─── GIVEN DATA ───

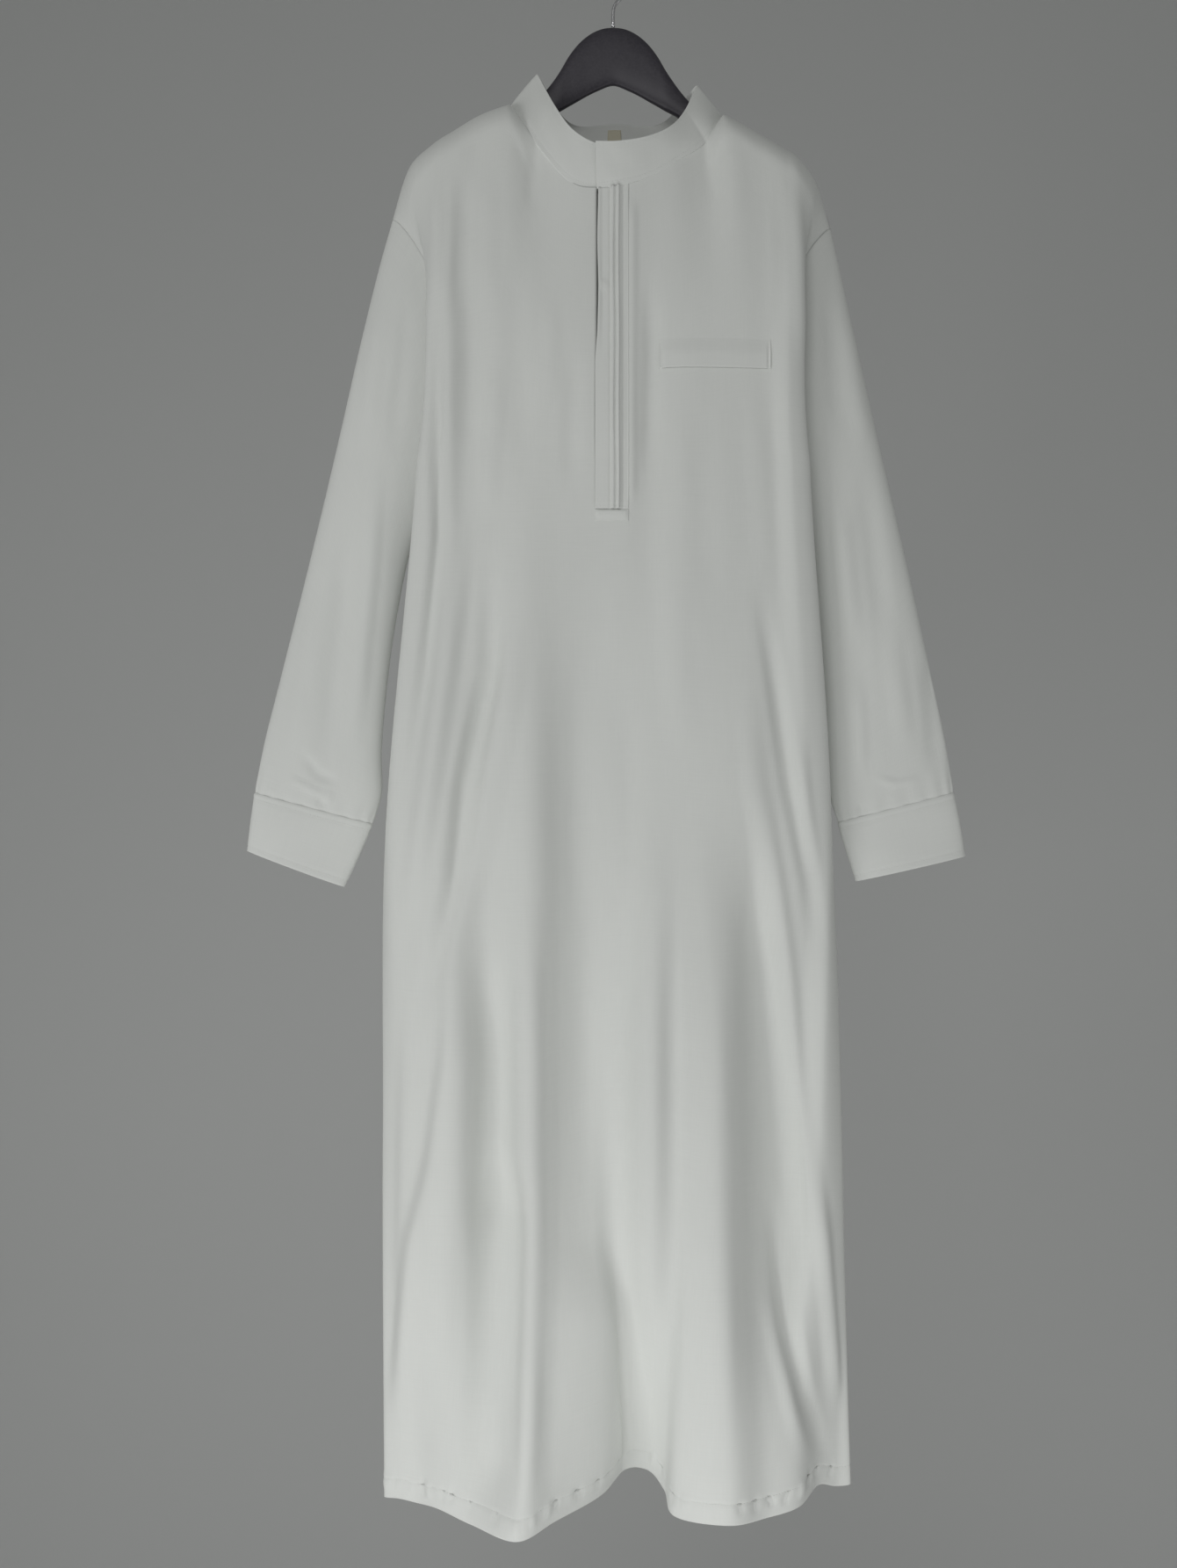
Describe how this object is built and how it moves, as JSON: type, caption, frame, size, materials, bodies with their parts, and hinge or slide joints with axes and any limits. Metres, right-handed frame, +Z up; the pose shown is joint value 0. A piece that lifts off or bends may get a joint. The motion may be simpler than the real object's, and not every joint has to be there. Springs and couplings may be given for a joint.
{
  "type": "thobe robe on hanger",
  "caption": "Ankle-length white thobe with a band collar, half placket with pin tucks, welt chest pocket and buttonless cuffs, hanging on a contoured hanger.",
  "frame": {"origin": "where the underside of the hook's top bears on a rod", "axes": "+X to the right as the robe is seen from the front, which is the wearer's left; the front faces -Y; +Z up"},
  "size_m": [0.7358, 0.1812, 1.5843],
  "materials": {
    "robe_cloth": "matt plain-weave shirting",
    "label_cloth": "bare woven tape",
    "hanger_plastic": "smooth satin",
    "hook_steel": "bright zinc-plated wire"
  },
  "bodies": {
    "root": {"front_panel": "robe_cloth", "back_panel": "robe_cloth", "sleeve_right": "robe_cloth", "sleeve_left": "robe_cloth", "cuff_right": "robe_cloth", "cuff_left": "robe_cloth", "collar_band": "robe_cloth", "placket_band": "robe_cloth", "placket_underlap": "robe_cloth", "chest_pocket_welt": "robe_cloth", "neck_label": "label_cloth", "hanger": "hanger_plastic", "hanger_hook": "hook_steel"}
  },
  "joints": []
}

───

INSTRUCTIONS FOR THE TASK -> Copy out the whole listing exactly; please set it all down.

CORRECT RESPONSE ->
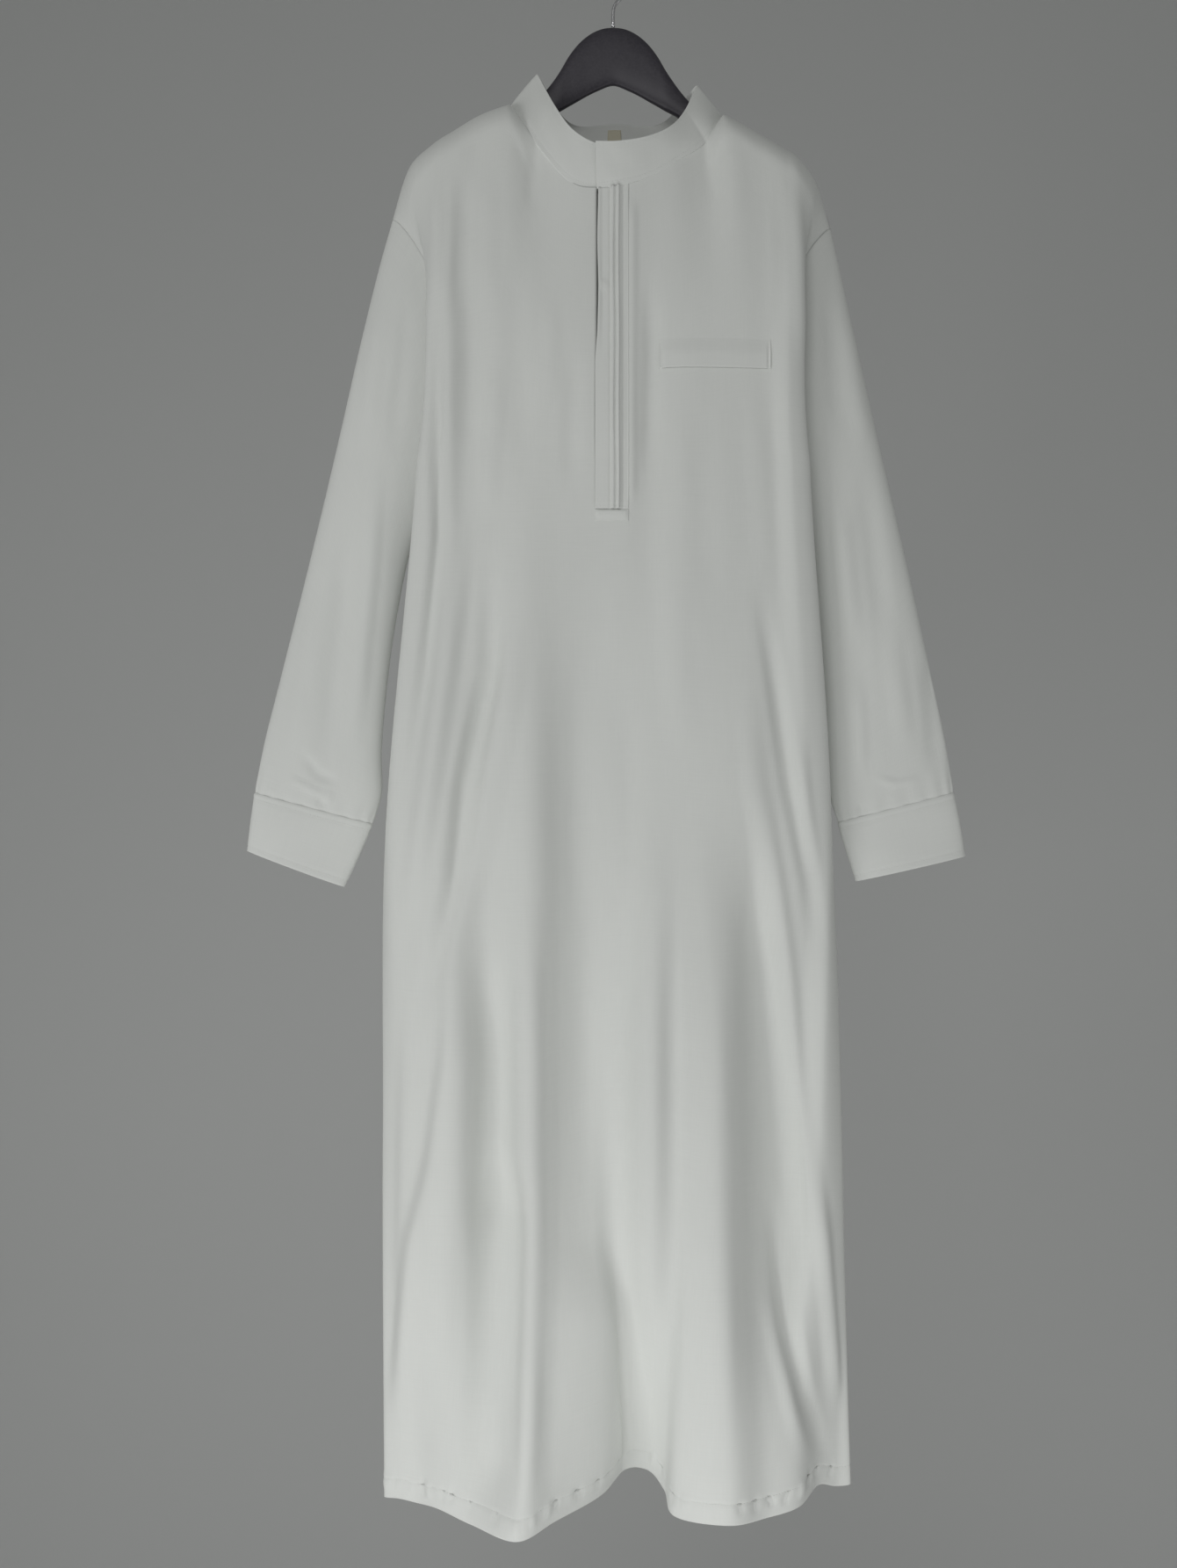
Describe how this object is built and how it moves, as JSON: type, caption, frame, size, materials, bodies with their parts, and hinge or slide joints with axes and any limits. Metres, right-handed frame, +Z up; the pose shown is joint value 0. A piece that lifts off or bends may get a joint. The motion may be simpler than the real object's, and not every joint has to be there. Springs and couplings may be given for a joint.
{
  "type": "thobe robe on hanger",
  "caption": "Ankle-length white thobe with a band collar, half placket with pin tucks, welt chest pocket and buttonless cuffs, hanging on a contoured hanger.",
  "frame": {"origin": "where the underside of the hook's top bears on a rod", "axes": "+X to the right as the robe is seen from the front, which is the wearer's left; the front faces -Y; +Z up"},
  "size_m": [0.7358, 0.1812, 1.5843],
  "materials": {
    "robe_cloth": "matt plain-weave shirting",
    "label_cloth": "bare woven tape",
    "hanger_plastic": "smooth satin",
    "hook_steel": "bright zinc-plated wire"
  },
  "bodies": {
    "root": {"front_panel": "robe_cloth", "back_panel": "robe_cloth", "sleeve_right": "robe_cloth", "sleeve_left": "robe_cloth", "cuff_right": "robe_cloth", "cuff_left": "robe_cloth", "collar_band": "robe_cloth", "placket_band": "robe_cloth", "placket_underlap": "robe_cloth", "chest_pocket_welt": "robe_cloth", "neck_label": "label_cloth", "hanger": "hanger_plastic", "hanger_hook": "hook_steel"}
  },
  "joints": []
}